* START PROVIDED DATA *

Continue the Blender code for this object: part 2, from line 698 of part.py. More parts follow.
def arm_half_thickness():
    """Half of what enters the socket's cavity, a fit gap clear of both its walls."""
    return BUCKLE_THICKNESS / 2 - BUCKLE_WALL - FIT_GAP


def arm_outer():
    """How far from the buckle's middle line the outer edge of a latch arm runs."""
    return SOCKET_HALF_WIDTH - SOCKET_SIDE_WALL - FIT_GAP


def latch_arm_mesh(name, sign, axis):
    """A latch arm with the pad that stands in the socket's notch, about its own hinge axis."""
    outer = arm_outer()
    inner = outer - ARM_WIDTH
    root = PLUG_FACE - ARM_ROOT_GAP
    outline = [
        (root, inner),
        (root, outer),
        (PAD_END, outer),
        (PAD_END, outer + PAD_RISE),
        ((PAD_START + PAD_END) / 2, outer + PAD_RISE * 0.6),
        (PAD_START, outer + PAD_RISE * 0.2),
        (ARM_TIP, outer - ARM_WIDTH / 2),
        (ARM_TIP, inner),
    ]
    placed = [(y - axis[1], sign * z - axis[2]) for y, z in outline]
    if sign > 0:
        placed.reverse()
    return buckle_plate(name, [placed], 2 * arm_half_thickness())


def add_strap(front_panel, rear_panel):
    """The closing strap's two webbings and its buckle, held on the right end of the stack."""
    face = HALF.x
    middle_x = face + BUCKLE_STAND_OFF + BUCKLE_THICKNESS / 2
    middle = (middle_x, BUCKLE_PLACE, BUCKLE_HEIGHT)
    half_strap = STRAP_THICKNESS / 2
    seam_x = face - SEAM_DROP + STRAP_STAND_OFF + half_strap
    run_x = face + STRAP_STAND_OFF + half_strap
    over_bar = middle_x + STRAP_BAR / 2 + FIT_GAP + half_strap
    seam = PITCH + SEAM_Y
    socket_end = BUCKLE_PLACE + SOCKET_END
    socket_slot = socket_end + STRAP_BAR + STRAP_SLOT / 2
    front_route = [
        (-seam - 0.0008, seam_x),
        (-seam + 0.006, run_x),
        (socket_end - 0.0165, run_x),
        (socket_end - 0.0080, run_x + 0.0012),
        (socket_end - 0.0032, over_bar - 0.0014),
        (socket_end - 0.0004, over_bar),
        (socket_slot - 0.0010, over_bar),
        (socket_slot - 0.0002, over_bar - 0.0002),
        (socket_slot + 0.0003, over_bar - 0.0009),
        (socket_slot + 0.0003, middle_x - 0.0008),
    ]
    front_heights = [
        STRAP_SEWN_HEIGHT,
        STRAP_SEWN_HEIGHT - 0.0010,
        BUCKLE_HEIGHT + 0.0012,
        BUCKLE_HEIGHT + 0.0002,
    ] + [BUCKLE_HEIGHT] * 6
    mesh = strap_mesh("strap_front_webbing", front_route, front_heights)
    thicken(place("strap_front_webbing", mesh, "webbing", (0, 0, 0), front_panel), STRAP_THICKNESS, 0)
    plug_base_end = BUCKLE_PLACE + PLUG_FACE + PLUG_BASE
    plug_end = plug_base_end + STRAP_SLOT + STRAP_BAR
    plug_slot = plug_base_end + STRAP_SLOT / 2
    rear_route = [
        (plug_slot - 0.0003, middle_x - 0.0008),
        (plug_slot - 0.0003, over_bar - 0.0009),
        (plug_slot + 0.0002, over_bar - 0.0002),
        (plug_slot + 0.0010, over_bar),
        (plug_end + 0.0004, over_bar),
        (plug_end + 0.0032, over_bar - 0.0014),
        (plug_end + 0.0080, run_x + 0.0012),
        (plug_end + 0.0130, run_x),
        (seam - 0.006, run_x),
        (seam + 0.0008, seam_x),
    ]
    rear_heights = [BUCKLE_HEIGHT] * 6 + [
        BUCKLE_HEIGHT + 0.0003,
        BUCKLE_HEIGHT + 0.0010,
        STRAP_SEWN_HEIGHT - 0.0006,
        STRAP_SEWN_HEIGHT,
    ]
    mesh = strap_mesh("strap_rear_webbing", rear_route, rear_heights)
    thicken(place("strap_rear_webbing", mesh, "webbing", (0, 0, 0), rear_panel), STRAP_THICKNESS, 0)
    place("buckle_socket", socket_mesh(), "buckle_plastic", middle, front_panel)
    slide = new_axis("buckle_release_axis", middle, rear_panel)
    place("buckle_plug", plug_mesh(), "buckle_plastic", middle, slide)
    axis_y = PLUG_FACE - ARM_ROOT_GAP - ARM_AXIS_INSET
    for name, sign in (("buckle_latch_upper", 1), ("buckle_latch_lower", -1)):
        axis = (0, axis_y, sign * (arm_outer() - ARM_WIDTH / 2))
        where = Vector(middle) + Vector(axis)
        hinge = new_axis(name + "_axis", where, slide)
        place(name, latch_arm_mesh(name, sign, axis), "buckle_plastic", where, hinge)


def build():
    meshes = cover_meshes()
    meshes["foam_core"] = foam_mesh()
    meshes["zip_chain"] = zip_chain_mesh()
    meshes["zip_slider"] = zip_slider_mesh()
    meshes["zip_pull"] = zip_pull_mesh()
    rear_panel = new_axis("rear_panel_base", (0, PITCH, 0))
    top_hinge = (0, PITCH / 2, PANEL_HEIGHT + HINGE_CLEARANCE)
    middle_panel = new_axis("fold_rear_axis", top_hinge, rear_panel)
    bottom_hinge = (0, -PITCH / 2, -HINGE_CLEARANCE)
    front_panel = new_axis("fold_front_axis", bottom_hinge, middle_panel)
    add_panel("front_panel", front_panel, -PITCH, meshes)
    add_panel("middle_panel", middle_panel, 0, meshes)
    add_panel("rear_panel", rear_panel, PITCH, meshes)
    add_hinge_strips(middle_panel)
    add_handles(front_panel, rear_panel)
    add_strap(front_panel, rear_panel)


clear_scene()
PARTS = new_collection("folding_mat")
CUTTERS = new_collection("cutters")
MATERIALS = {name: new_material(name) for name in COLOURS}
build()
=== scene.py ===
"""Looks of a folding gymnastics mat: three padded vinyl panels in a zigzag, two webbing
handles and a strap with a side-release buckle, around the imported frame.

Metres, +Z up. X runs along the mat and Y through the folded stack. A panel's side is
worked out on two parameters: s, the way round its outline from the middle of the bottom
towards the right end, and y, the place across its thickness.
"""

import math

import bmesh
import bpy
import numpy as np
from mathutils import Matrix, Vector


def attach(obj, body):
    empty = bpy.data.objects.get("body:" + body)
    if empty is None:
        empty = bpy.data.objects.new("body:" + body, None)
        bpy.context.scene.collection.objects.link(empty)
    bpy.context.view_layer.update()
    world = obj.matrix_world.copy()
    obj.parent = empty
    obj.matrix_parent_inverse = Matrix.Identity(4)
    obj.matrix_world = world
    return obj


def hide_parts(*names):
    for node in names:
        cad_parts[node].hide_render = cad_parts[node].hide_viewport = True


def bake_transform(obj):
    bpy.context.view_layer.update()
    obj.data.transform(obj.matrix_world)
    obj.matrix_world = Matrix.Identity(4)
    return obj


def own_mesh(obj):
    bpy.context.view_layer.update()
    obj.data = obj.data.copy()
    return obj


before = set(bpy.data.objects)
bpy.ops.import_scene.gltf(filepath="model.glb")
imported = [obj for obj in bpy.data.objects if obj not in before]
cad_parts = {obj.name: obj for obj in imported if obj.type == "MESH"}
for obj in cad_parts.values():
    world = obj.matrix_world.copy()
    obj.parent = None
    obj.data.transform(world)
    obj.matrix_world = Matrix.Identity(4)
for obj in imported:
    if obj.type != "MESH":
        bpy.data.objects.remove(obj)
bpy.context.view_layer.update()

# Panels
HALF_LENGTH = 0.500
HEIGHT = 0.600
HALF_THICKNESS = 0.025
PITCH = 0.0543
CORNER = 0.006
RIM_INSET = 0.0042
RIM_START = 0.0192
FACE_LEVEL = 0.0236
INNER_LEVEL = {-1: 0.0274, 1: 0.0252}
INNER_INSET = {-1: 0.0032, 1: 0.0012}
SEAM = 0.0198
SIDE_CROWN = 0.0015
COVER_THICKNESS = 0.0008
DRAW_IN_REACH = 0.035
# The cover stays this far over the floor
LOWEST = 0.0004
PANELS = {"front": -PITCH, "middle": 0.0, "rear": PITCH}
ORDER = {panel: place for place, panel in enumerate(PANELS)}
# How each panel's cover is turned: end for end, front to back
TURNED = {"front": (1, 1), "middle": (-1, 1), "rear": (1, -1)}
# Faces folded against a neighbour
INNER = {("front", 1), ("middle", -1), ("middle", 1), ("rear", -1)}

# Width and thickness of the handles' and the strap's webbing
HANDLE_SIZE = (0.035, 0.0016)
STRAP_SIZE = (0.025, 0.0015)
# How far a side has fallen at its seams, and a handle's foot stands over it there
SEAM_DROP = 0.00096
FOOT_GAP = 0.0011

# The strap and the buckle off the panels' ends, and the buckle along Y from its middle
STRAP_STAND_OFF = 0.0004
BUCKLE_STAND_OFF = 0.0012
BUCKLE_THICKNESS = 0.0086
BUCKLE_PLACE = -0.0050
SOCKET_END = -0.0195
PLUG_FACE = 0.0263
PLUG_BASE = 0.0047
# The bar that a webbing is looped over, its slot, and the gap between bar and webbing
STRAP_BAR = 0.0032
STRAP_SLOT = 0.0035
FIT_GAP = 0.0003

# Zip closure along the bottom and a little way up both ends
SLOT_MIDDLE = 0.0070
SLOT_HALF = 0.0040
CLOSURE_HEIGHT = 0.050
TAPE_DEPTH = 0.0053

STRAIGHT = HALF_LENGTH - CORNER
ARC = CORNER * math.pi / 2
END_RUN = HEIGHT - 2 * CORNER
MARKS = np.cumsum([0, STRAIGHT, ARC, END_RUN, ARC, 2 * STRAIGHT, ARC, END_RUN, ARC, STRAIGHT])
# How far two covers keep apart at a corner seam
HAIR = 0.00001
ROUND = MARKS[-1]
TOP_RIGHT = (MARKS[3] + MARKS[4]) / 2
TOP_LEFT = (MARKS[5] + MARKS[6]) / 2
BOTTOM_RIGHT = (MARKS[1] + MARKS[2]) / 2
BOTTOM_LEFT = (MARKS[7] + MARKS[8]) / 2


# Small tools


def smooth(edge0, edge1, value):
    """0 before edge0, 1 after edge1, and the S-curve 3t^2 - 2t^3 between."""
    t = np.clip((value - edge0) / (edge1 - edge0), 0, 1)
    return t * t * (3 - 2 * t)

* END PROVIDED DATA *

▶ **PROMPT**
Would you quote everything above from the line containing "clear_scene()" down to the line containing "in imported if"? Include both of those lines and nothing else.

▶ **RESPONSE TO THE EXERCISE**
clear_scene()
PARTS = new_collection("folding_mat")
CUTTERS = new_collection("cutters")
MATERIALS = {name: new_material(name) for name in COLOURS}
build()
=== scene.py ===
"""Looks of a folding gymnastics mat: three padded vinyl panels in a zigzag, two webbing
handles and a strap with a side-release buckle, around the imported frame.

Metres, +Z up. X runs along the mat and Y through the folded stack. A panel's side is
worked out on two parameters: s, the way round its outline from the middle of the bottom
towards the right end, and y, the place across its thickness.
"""

import math

import bmesh
import bpy
import numpy as np
from mathutils import Matrix, Vector


def attach(obj, body):
    empty = bpy.data.objects.get("body:" + body)
    if empty is None:
        empty = bpy.data.objects.new("body:" + body, None)
        bpy.context.scene.collection.objects.link(empty)
    bpy.context.view_layer.update()
    world = obj.matrix_world.copy()
    obj.parent = empty
    obj.matrix_parent_inverse = Matrix.Identity(4)
    obj.matrix_world = world
    return obj


def hide_parts(*names):
    for node in names:
        cad_parts[node].hide_render = cad_parts[node].hide_viewport = True


def bake_transform(obj):
    bpy.context.view_layer.update()
    obj.data.transform(obj.matrix_world)
    obj.matrix_world = Matrix.Identity(4)
    return obj


def own_mesh(obj):
    bpy.context.view_layer.update()
    obj.data = obj.data.copy()
    return obj


before = set(bpy.data.objects)
bpy.ops.import_scene.gltf(filepath="model.glb")
imported = [obj for obj in bpy.data.objects if obj not in before]
cad_parts = {obj.name: obj for obj in imported if obj.type == "MESH"}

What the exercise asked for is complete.